Cole died of pulmonary edema during a 1969 expedition on Mount McKinley. He was identified by a watch with a calendar dated June 1969 and by a wedding band that matched a description provided by the climber's widow.
According to the National Park Service, a climbing party discovered Cole's well-preserved remains on June 25, at a camp located 17,200 feet up the mountain on the West Buttress route. Ranger Gordy Kito and his volunteer patrol members exhumed the frozen body on Monday June 28and ranger crews lowered the body the following afternoon to the ranger camp at the mountain's 14,200-foot elevation.
Cole was 32 years old when he died, a member of a six-man expedition that began an ascent of the 20,320-foot-high mountain -- North America's highest peak -- on June 6, 1969. According to the expedition log, Cole started showing signs of illness on June 17, 1969. His teammates assisted him with oxygen and various medications, but supplies were limited and Cole ultimately succumbed to pulmonary edema. His teammates buried Cole at the high camp, which they said had been his wish.
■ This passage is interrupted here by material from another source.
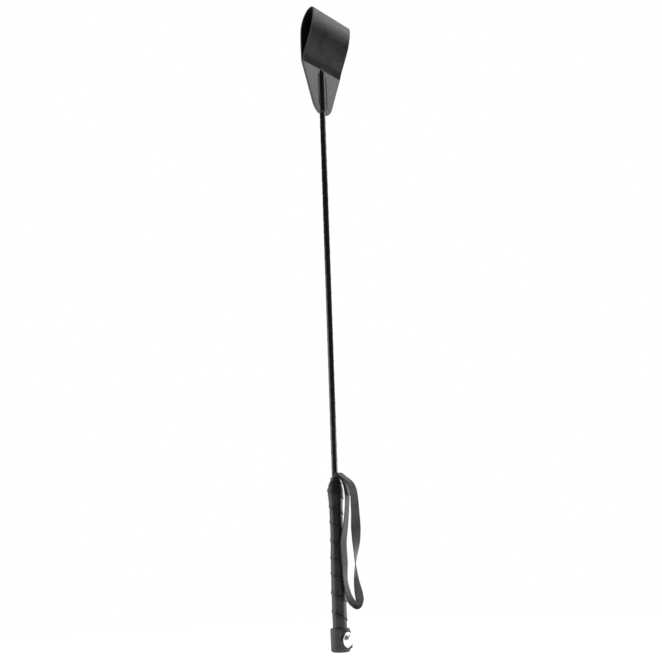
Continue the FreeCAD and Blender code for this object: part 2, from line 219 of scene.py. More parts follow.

Leaving the body in its original burial site at the 17,200-foot-elevation camp was considered infeasible by park staff. They cited the fact that more than 1,000 climbers use the approximately one-acre camp area each season, as compared to fewer than 50 climbers who might have reached the camp in 1969. Park staff also said the high altitude of the extremely windy high camp results in minimal snowfall each year, and relatively shallow snow depth overall.
Typically the National Park Service recovers all bodies left on the mountain, assuming the recovery can be accomplished safely, but ranger staff members buried Cole's remains, Thursday at the 14,200-foot plateau on Mount McKinley.